2) Dawn, as wonderful as it is at de-greasing, its just not a wax remover, period. Maybe try a q-tip with some isopropyl alcohol to dissolve and swab the remaining wax out of there? Usually, I'd use stronger stuff to get rid of wax -- naptha, xylene, MEK -- all of which do a number on waxes, but they also harm silicone, so I wouldn't use those.
posted by buzzv at 8:14 PM on February 8, 2010


Chocolate Pickle: That's for sure. I used to make molds out of silicone so that I could cast lead figures. They weren't harmed by me pouring melted metal into them.

Dayumm!

And, from the OP:
I'm pretty sure it's ruined for food at least. I put it in a baking dish and poured boiling water over it and soaked it for 8 hours, put it through the dishwasher twice, and also let it soak in Dawn overnight. The wax never stuck to the mold.. it's the crayon colours that stained the mold in about 10 different spots.

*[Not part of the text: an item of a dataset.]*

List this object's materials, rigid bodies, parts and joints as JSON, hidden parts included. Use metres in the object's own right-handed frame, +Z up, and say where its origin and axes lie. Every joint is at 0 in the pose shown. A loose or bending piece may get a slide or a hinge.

Once again, what about this "mold is colored in a way that won't leach out into boiling water with soap overnight so it's probably indelible and was a safe-to-eat dye anyway" says "ruined for food" to you? Cuz I'm just not following...
posted by IAmBroom at 8:24 PM on February 8, 2010


Best answer: Jeez, she doesn't want to make food with her weirdly-stained-by-crayons silicon mold, can we just accept that and answer the question that was actually asked? Heaven forbid she spend like, Oh My God, twenty dollars or whatever and has one for food and one for crafts.

Anyway my vote is for heart shaped bath bombs!
posted by nanojath at 10:15 PM on February 8, 2010 [2 favorites]


Best answer: I'm going to guess that if it isn't leaching into boiling water, it won't leach into cupcakes. Trying baking a throwaway batch of something light-colored to see? It should be pretty obvious, and ingestion of trace amounts of art supplies made for young children doesn't seem like something anyone needs to worry about - I'm sure we ate enough of it during childhood anyways.

But, mold uses:

candles, as mentioned above. (my brother made some in dixie cups once, dyed with crayons, and the crayon kind of sunk to the bottom, giving the most gorgeous ombre effect.)
more crayons - once it's stained, no use in worrying about it.
Fill with plaster of paris and paint to use as magnets, ornaments, pins, paperweights...
Fill with gelatin soap, melted in microwave (we once bought a huge block of it at a local craft sore), mixed with appropriate scents/colorings. You can also put a tiny plastic toy in there if it's for a child. Dried flowers or similar might be pretty for adults. I've heard you can also melt normal soaps, but I can't say for sure.

I found this page with some good suggestions, too, including a recipe for sidewalk chalk.
posted by R a c h e l at 10:18 PM on February 8, 2010 [1 favorite]


Response by poster: I don't want to bake food in a mold that contained melted non-Crayola crayons. Period.